So it’s done. Donald Trump is President of the United States of America.
I’m not a fan and haven’t been since a high school teacher assigned his book, “The Art of the Deal”, for students to read. This was many years ago, but even then I recognized him as an arrogant man full of bragging rather than any particular brilliance. To conservatives, he is God’s gift to unrestrained capitalism — his often deplorable behavior brushed off as the just the eccentricities of a genius. To me, he’s just another bully like the ones who tormented me in those very same high school hallways.
I do hope Mr Trump is successful — conditionally. I hope that his success in political office results in greater prosperity for ordinary men and women. This measure of success will rely greatly on how much Trump and a Republican-ruled Congress beholden to special interests prod the powerful in society to allow their swollen fortunes to trickle down to the rest of us. The American Middle Class hasn’t gotten a raise in 15 years. After adjusting for inflation, U.S. median household income is essentially unchanged since the end of the Reagan administration. The 400 wealthiest Americans have as much wealth as the poorest 150 million Americans!
Despite his populist message — which I obviously do not disagree with — I have worries that nothing will change under Trump in favor of the average American citizen struggling to pay his or her bills; let us pray I am wrong. Why the doubt? Well, for one thing, President Trump’s Cabinet picks have a combined net worth of more than $14 billion, based on estimates from Forbes and other sources. How can they possibly relate to what the struggle is like for most people? What motivation do they have to change any of the status quo?
If the extremely wealthy want continued policies that boost their affluence, they should sacrifice some share of their horde of cash to reinforce the illusion that what’s good for them is what’s essential for the rest of us. Otherwise, they may not find things so friendly outside of their gated communities in four years. Let us pray that the Trump era is NOT another Gilded Age with a cast of new Robber Barons. From the early look of things, the wealthy stand to become a lot wealthier while defense contractors are salivating at the prospect of unrestrained military spending in order for the draft-dodging Commander in Chief to appear tough while simultaneously cowering to Vladimir Putin.
The Russian connection to this election is very disturbing, along with the fact that President Trump refuses to sever business ties that could be used to personally enrich his family by affecting public policy. This is a man who owes foreign state-run banks untold millions of dollars. He hasn’t produced his tax returns, so how can he possibly be held accountable? He’s also managed to discredit the press, which is one of the few entities that could investigate his actions. A president blindly trusted is a corruption scandal just waiting to happen: the Art of the Steal!

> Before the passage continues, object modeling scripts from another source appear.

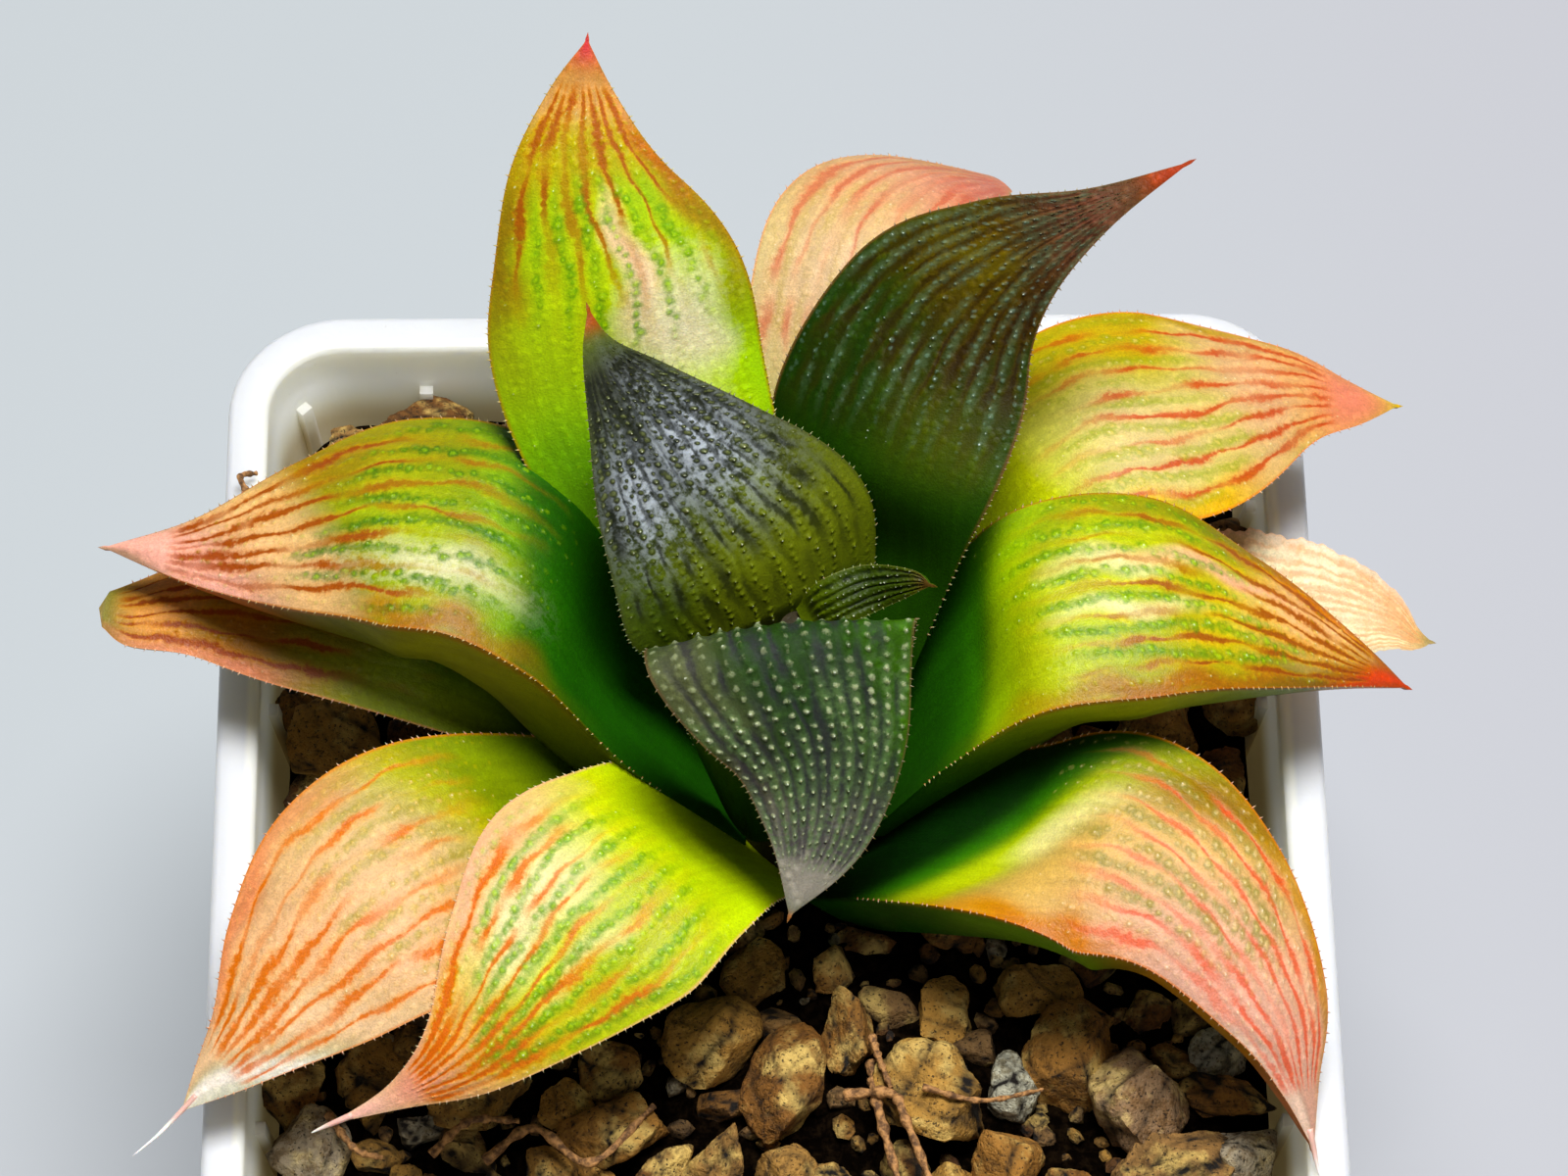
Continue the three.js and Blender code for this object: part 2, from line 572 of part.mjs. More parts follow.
// Inner leaves keep their shape. Each leaf further out is cut back where it meets them.
const taken = [stem(gap)];
const stemSolid = stem();
for (const [name, leaf] of Object.entries(leaves)) {
  const rowCount = leaf.thick > 2 ? leafRows : Math.round(leafRows * 0.6);
  const whole = leafSolid(leaf, rowCount);
  addPiece(name, cutBy(whole, taken), leafColours[name], 0.35);
  taken.push(whole.add(leafSolid(leaf, rowCount, gap)));
}
addPiece('stem', stemSolid, 0x7c8a4a, 0.7);
const potSolid = pot();
addPiece('pot', potSolid, 0xf4f6f6, 0.35);
addPiece('gravel', cutBy(gravel(), taken), 0x9a7648, 0.9);

export default plant;
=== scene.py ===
import math

import bpy
import numpy as np
from mathutils import Matrix, Vector


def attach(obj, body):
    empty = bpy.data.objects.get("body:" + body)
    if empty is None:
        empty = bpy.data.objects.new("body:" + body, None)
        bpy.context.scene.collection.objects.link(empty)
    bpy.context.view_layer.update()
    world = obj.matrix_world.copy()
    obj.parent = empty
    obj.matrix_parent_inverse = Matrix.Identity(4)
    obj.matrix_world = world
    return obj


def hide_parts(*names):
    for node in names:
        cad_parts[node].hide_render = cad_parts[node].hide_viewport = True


# A window-leaved haworthia in a square white pot of gravel. +Z is up and -Y is the front.
# Shapes are worked out in millimetres and put into the meshes in metres.

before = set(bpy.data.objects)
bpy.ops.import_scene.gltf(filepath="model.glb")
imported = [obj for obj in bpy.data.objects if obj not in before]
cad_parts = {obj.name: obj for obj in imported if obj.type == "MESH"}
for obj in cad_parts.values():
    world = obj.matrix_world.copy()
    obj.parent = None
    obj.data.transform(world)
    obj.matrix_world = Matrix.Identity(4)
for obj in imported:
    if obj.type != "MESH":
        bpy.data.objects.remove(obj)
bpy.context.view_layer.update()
metres = 0.001
print("frame loaded:", len(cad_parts), "nodes")


viewSpot = {
    "lookAt": (1.194, 15.894, 72.0),
    "distance": 464.7,
    "height": 59.0,      # degrees above the horizon
    "swing": -1.663,     # degrees round the pot
    "tilt": 1.014,       # degrees about the line of sight
    "lens": 145.49,
}


def newObject(name, data):
    made = bpy.data.objects.new(name, data)
    bpy.context.scene.collection.objects.link(made)
    return made


def placeCamera(spot):
    # eye = lookAt + distance * (sin swing cos height, -cos swing cos height, sin height)
    height, swing = math.radians(spot["height"]), math.radians(spot["swing"])
    back = Vector((math.sin(swing) * math.cos(height),
                   -math.cos(swing) * math.cos(height), math.sin(height)))
    right = Vector((0, 0, 1)).cross(back).normalized()
    right = Matrix.Rotation(math.radians(spot["tilt"]), 3, back) @ right
    camera = newObject("camera", bpy.data.cameras.new("camera"))
    camera.data.lens = spot["lens"]
    camera.data.sensor_width = 36
    camera.data.clip_start = 0.02
    axes = Matrix((right, back.cross(right), back)).transposed().to_4x4()
    axes.translation = (Vector(spot["lookAt"]) + back * spot["distance"]) * metres
    camera.matrix_world = axes
    bpy.context.scene.camera = camera


placeCamera(viewSpot)


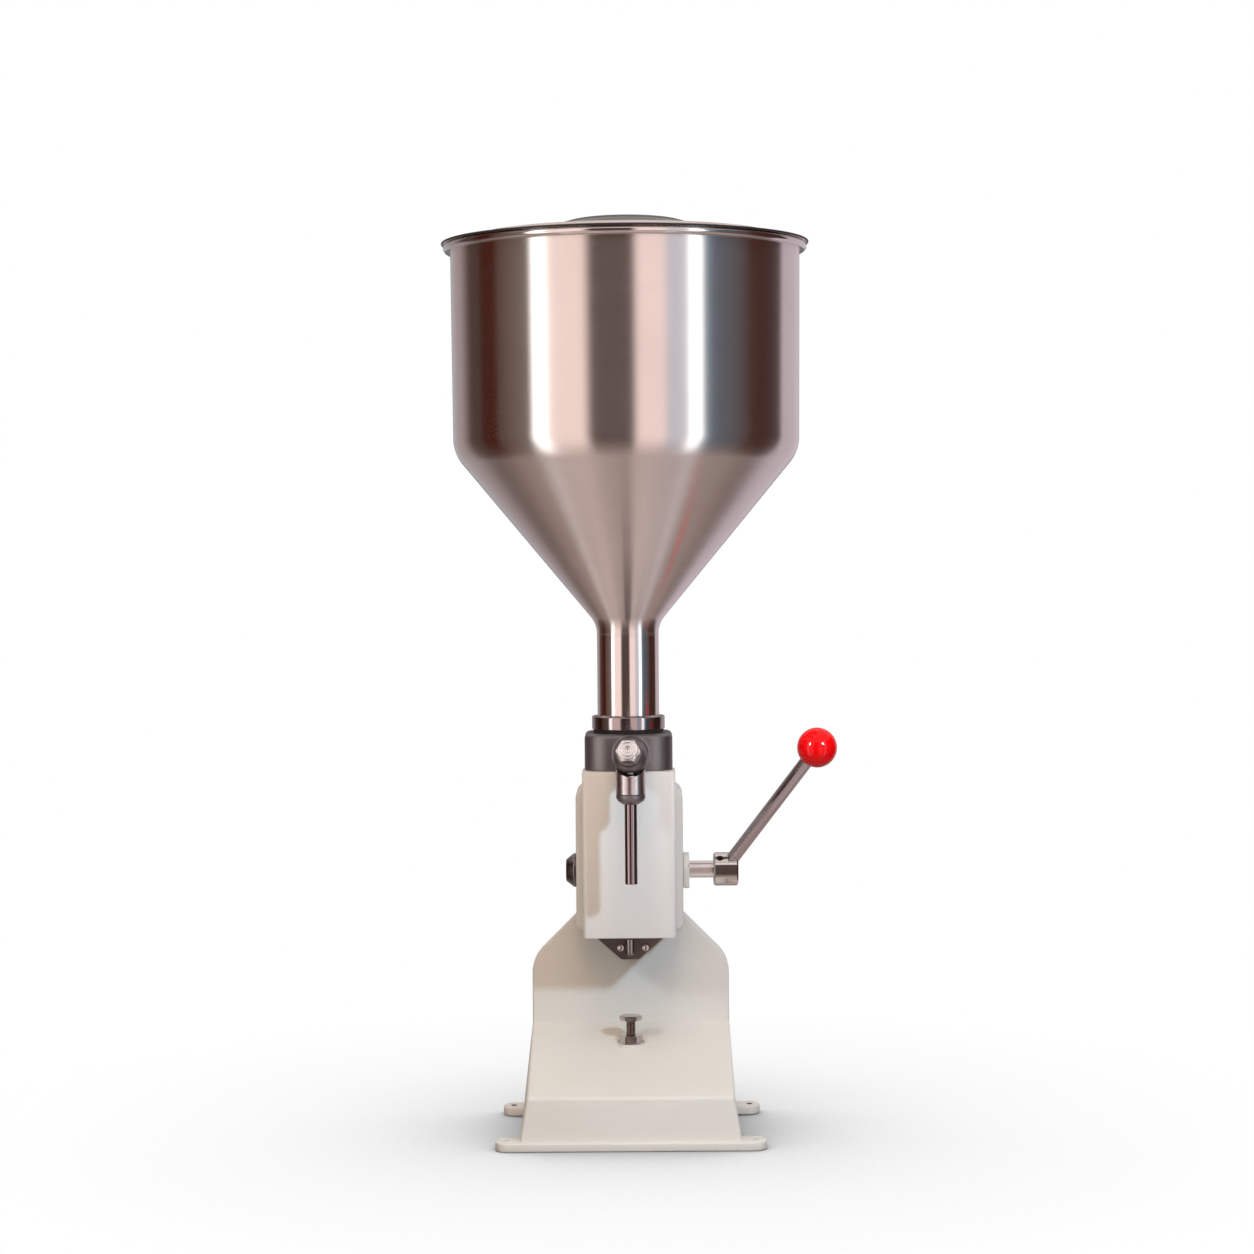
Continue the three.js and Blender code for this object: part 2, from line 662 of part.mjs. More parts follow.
// Nozzle socket: a tube whose top is cut to the elbow's round underside
function nozzleSocket() {
  const tube = solid(turned(tubeProfile(
    socketBore / 2, socketDiameter / 2, socketBottomHeight, elbowHeight - elbowRadius / 2))
    .translate(elbowX, elbowY, 0));
  return cut(tube, elbowSolid(seatGap));
}

function nozzleCollar() {
  const top = socketBottomHeight - seatGap;
  const bottom = socketBottomHeight - collarHeight;
  const bore = nozzleDiameter / 2 + seatGap;
  const outer = socketDiameter / 2 - collarBackset;
  const spout = nozzleBore / 2;
  const ledge = top - collarLedge;
  return solid(turned([
    [bore, bottom], [collarTipDiameter / 2, bottom], [outer - collarTaperHeight / 2, bottom + collarTaperHeight],
    [outer, bottom + 2 * collarTaperHeight], [outer, top], [spout, top], [spout, ledge], [bore, ledge],
    [bore, bottom],
  ]).translate(elbowX, elbowY, 0));
}

// A round wire wound about Z
function coilSpring(z0, z1) {
  class Helix extends THREE.Curve {
    getPoint(t, target = new THREE.Vector3()) {
      const angle = 2 * Math.PI * springCoils * t;
      const low = z0 + springWire / 2;
      const high = z1 - springWire / 2;
      return target.set(
        springMeanRadius * Math.cos(angle), springMeanRadius * Math.sin(angle), low + (high - low) * t);
    }
  }
  const wire = new THREE.Shape().absarc(0, 0, springWire / 2, 0, 2 * Math.PI);
  return new THREE.ExtrudeGeometry(wire, {
    steps: springCoils * 7, curveSegments: 3, extrudePath: new Helix(), bevelEnabled: false });
}

// Piston head with its seal groove and the seat of its screw
function pistonHead() {
  const bottom = pistonTop - pistonLength;
  const middle = pistonTop - pistonLength / 2;
  const groove = pistonRadius - sealGrooveDepth;
  const low = middle - sealHeight / 2 - seatGap;
  const high = middle + sealHeight / 2 + seatGap;
  const headSeat = pistonTop - pistonScrewHeadHeight - seatGap;
  const screwHead = pistonScrewHeadDiameter / 2 + seatGap;
  const screwBore = pistonScrewDiameter / 2 + seatGap;
  return solid(turned([
    [screwBore, bottom], [pistonRadius, bottom], [pistonRadius, low], [groove, low], [groove, high],
    [pistonRadius, high], [pistonRadius, pistonTop], [screwHead, pistonTop], [screwHead, headSeat],
    [screwBore, headSeat], [screwBore, bottom],
  ]));
}

// Involute pinion outline about its own centre, thinned by half the backlash
function pinionOutline() {
  const baseRadius = pitchRadius * Math.cos(rad(pressureAngleDegrees));
  const tipRadius = pitchRadius + gearModule;
  const rootRadius = pitchRadius - 1.25 * gearModule;
  const rollAt = (radius) => Math.sqrt(Math.max((radius / baseRadius) ** 2 - 1, 0));
  const involute = (radius) => rollAt(radius) - Math.atan(rollAt(radius));
  const halfTooth = Math.PI / (2 * pinionTeeth) - toothBacklash / (4 * pitchRadius);
  const flankSteps = 1;
  const shape = new THREE.Shape();
  for (let tooth = 0; tooth < pinionTeeth; tooth++) {
    const centre = (2 * Math.PI * tooth) / pinionTeeth;
    const flank = [];
    for (let k = 0; k <= flankSteps; k++) {
      const radius = baseRadius + ((tipRadius - baseRadius) * k) / flankSteps;
      flank.push([radius, halfTooth + involute(pitchRadius) - involute(radius)]);
    }
    const rising = [[rootRadius, flank[0][1]], ...flank];
    const outline = [
      ...rising.map(([radius, angle]) => [radius, centre - angle]),
      ...rising.reverse().map(([radius, angle]) => [radius, centre + angle]),
    ];
    outline.forEach(([radius, angle], i) => {
      const x = radius * Math.cos(angle);
      const y = radius * Math.sin(angle);
      if (tooth === 0 && i === 0) shape.moveTo(x, y);
      else shape.lineTo(x, y);
    });
  }
  return shape;
}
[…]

Conservatives are, of course, saying that everyone should stop protesting and become unified. It’s a little game they play. Bash Bill Clinton, then imply that it is unpatriotic to criticize George W. Bush. Hold racist Tea Party rallies calling Barack Obama a terrorist, then shush the rest of us for pointing out that Trump is a deeply unqualified candidate with some very troubling issues. It’s a neat magic trick how everything a Democratic president is criticized for suddenly becomes no big deal under a GOP-run White House.
The most disappointing thing about the 2017 election, for me, was that the Republicans were rewarded by the public for their cynical campaign to obstruct President Obama at every turn and do little to help Americans who were struggling. They put their party and their political futures ahead of the interests of their constituents. What incentive do the Democrats have now to play nice and go along with whatever they want?
I actually feel a little sorry for Trump, only because the adoring crowds he is addicted to are gone home, and he will now catch flack and fire from every side, including those same snakes Paul Ryan and Mitch McConnell. It’s obvious progressives want to deny him a second term, but establishment Republicans have gotten what they needed from Trump (a win over Hillary Clinton and control of the Executive Branch). I’m sure they would much rather deal with Mike Pence than this clown who spouts off his mouth on Twitter and insults GOP Congressmen as they sit behind him at the Inauguration. Trump has pissed off the intelligence community, and he’s badgering industries to do things that might affect their bottom lines. Think about it.
As much as I dislike him, I pray for the safety of our new president and his family. I pray that he’s still alive in four years so Democrats can beat him fair and square based on his record. It would be just like them to paint Trump as a martyr, framing some country we could bomb, while preserving the status quo and having Pence, installed as President, in a position to get a sympathy vote. As things stand, an alive and well Trump running for re-election in four years will have an uphill climb as progressives are now agitated and mobilizing. Trump’s doing nothing to unite the country — just piling on more red meat for his base. Don’t put it past our government to orchestrate a tragedy in order to muscle the opposition to be silent or else look treasonous. That’s the backdoor path to unity, using fear and social pressure to silence dissenting voices and perspectives. How easily we forget the build-up to invading Iraq…
It’s time to judge President Trump, not on how much we dislike Barack Obama or Hillary Clinton, but rather, how well of a job he does as the leader of the free world.
One thing we can all agreed upon: the next four years are going to be fascinating to watch.